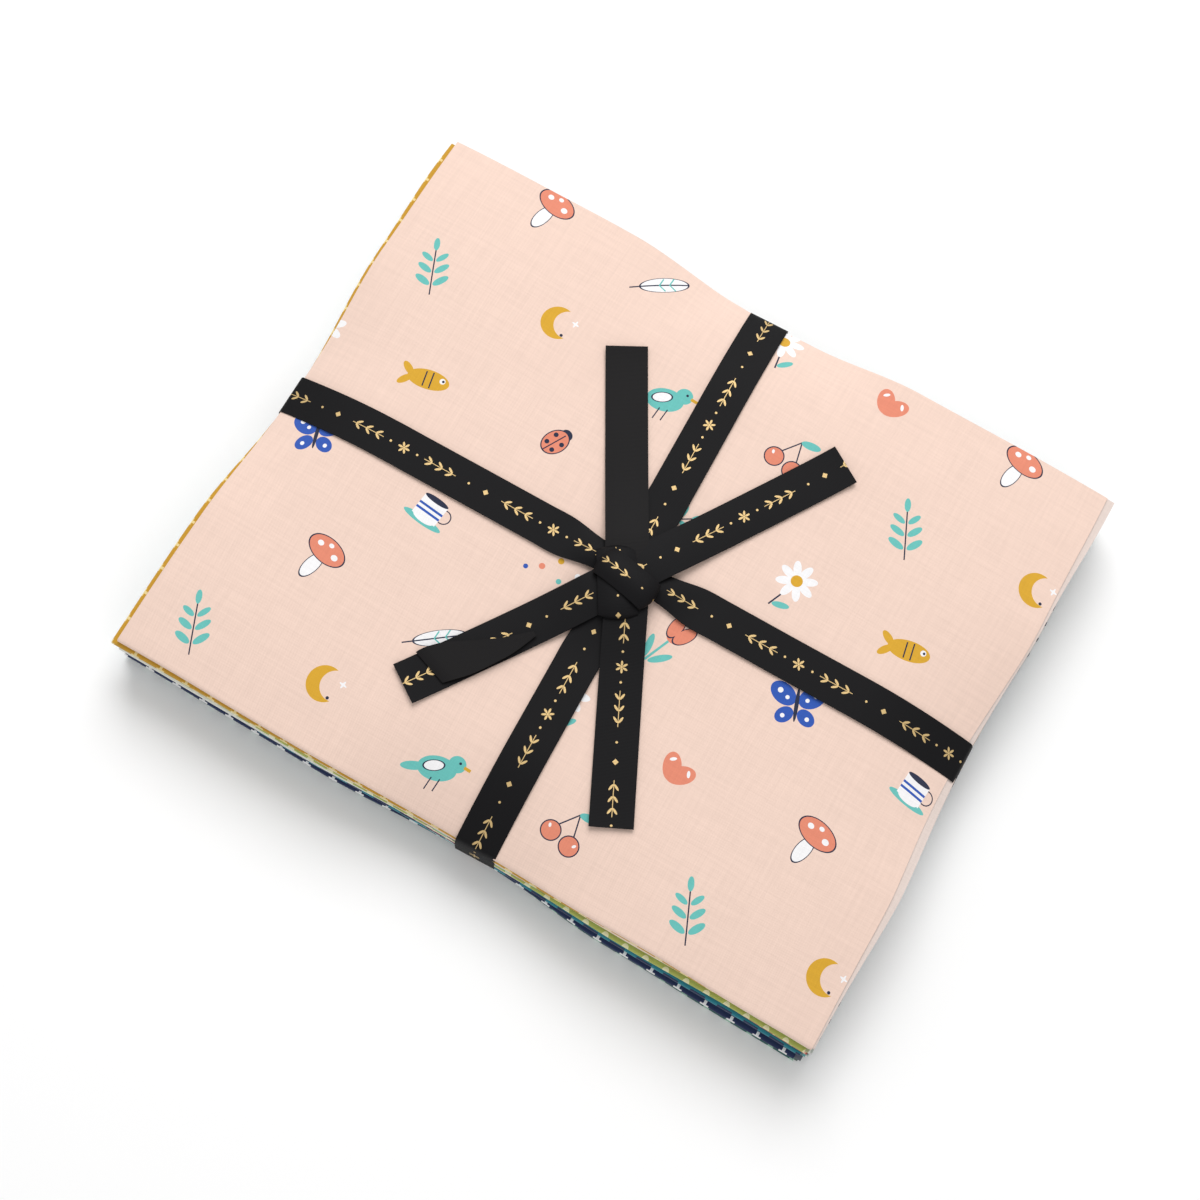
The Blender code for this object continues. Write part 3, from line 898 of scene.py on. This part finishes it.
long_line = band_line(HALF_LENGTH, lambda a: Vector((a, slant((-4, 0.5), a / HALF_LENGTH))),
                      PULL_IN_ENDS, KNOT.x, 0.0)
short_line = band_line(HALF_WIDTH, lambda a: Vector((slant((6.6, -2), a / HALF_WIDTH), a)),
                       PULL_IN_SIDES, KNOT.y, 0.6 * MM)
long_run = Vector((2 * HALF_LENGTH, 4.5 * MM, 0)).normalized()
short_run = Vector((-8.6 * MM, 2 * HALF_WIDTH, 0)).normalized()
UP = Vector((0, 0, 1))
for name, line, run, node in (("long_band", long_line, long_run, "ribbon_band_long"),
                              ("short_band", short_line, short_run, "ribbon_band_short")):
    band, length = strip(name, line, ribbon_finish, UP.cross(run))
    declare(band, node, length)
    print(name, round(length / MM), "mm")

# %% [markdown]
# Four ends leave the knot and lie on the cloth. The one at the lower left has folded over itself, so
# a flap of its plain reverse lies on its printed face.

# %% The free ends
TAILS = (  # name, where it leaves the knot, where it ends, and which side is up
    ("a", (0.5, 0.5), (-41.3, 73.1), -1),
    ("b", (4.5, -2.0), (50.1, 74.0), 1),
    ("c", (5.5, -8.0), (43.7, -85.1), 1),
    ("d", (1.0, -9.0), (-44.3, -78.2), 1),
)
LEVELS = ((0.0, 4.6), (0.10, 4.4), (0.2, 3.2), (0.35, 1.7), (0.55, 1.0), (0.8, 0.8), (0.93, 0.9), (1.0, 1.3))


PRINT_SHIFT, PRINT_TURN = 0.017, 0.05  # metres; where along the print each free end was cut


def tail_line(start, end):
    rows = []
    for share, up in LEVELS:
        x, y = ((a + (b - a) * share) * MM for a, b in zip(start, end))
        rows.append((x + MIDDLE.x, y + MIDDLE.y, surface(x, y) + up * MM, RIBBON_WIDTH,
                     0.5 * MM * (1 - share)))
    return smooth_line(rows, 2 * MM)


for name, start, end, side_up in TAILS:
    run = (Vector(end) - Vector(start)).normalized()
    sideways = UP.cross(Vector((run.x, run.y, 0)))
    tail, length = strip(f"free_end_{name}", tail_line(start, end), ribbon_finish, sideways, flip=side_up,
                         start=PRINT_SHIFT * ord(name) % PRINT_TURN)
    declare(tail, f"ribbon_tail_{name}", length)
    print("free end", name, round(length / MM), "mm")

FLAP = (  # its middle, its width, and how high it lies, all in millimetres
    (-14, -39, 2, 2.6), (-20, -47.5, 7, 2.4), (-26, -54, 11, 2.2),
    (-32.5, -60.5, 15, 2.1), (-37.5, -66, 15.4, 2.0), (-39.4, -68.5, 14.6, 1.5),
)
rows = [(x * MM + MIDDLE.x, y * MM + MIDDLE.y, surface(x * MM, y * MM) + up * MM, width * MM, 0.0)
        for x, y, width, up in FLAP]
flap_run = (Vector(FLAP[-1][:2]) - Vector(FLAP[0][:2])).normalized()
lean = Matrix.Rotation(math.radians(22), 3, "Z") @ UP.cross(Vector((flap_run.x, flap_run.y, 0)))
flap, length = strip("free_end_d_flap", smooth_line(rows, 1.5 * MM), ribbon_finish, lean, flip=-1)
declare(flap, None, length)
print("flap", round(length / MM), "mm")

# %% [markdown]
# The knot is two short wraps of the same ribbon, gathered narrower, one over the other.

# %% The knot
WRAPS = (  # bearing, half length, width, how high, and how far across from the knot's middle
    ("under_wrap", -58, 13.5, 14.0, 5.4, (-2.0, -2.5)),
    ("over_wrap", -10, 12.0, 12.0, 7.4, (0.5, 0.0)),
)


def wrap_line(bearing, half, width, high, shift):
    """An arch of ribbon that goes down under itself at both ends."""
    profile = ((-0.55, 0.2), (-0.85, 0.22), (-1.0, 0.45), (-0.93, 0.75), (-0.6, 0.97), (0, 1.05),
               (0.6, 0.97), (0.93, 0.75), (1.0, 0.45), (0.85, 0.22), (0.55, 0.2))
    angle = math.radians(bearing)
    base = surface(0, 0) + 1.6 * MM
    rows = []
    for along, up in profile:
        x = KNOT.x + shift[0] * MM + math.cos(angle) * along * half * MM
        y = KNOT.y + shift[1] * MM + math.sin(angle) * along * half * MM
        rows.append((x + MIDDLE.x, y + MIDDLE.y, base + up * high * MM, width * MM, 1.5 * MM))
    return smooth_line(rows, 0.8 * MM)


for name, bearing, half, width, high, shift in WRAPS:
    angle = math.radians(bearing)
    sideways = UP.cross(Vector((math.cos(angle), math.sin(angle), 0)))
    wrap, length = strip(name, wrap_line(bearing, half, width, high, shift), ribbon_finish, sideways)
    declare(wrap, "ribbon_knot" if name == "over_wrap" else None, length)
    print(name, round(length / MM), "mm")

**PROBLEM DETAILS:** Set down the lines above as they stand, starting with the first line and ending with the line that contains "# a flap of".

**SOLUTION BELOW:**
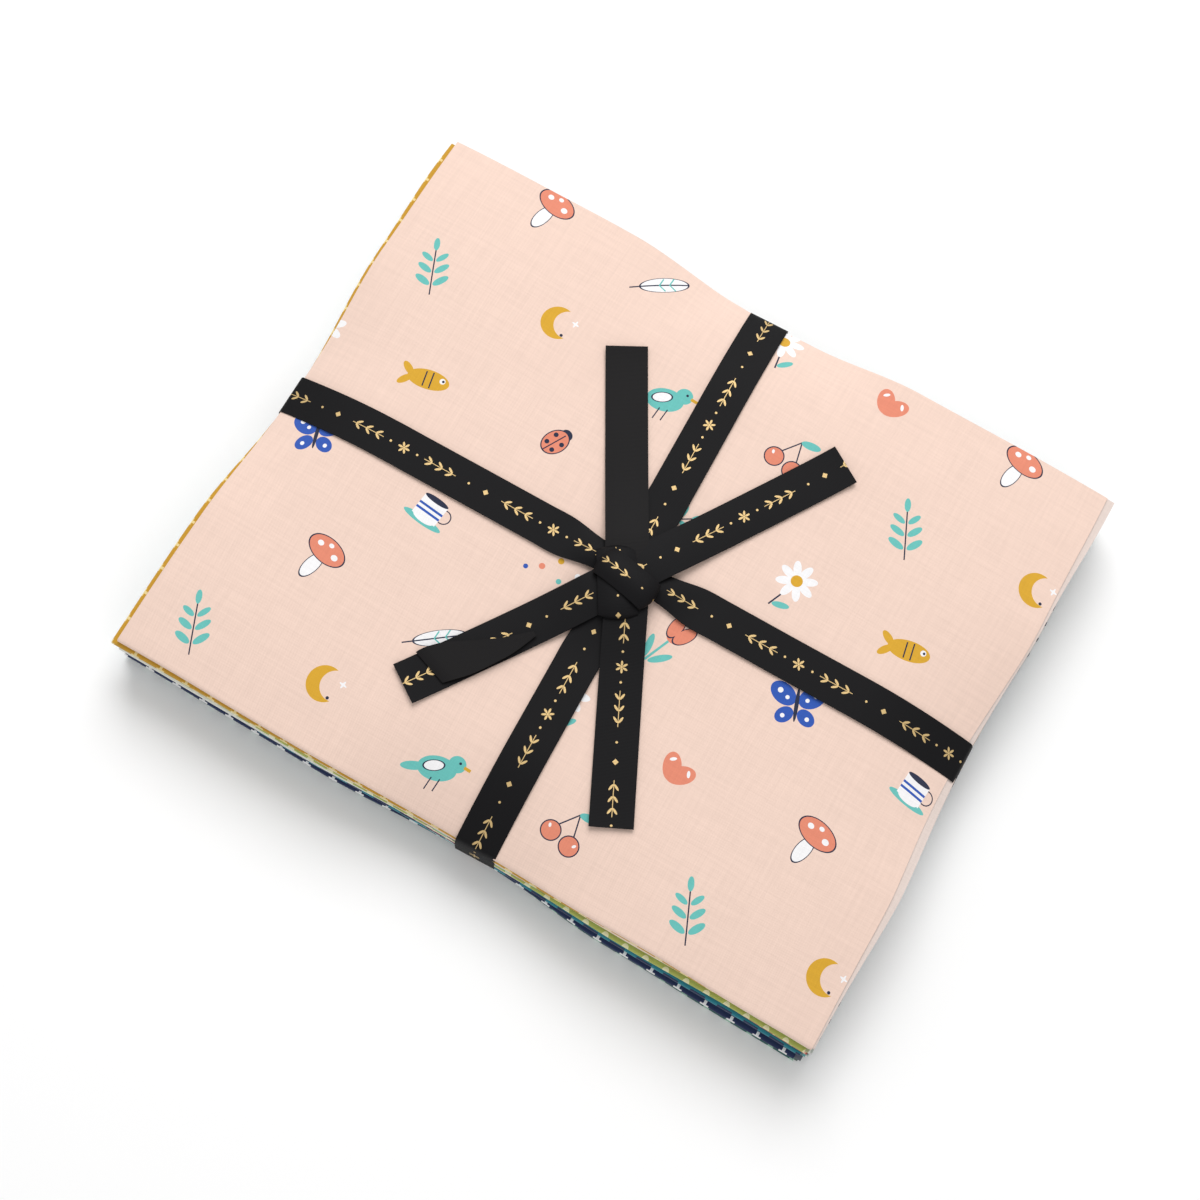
The Blender code for this object continues. Write part 3, from line 898 of scene.py on. This part finishes it.
long_line = band_line(HALF_LENGTH, lambda a: Vector((a, slant((-4, 0.5), a / HALF_LENGTH))),
                      PULL_IN_ENDS, KNOT.x, 0.0)
short_line = band_line(HALF_WIDTH, lambda a: Vector((slant((6.6, -2), a / HALF_WIDTH), a)),
                       PULL_IN_SIDES, KNOT.y, 0.6 * MM)
long_run = Vector((2 * HALF_LENGTH, 4.5 * MM, 0)).normalized()
short_run = Vector((-8.6 * MM, 2 * HALF_WIDTH, 0)).normalized()
UP = Vector((0, 0, 1))
for name, line, run, node in (("long_band", long_line, long_run, "ribbon_band_long"),
                              ("short_band", short_line, short_run, "ribbon_band_short")):
    band, length = strip(name, line, ribbon_finish, UP.cross(run))
    declare(band, node, length)
    print(name, round(length / MM), "mm")

# %% [markdown]
# Four ends leave the knot and lie on the cloth. The one at the lower left has folded over itself, so
# a flap of its plain reverse lies on its printed face.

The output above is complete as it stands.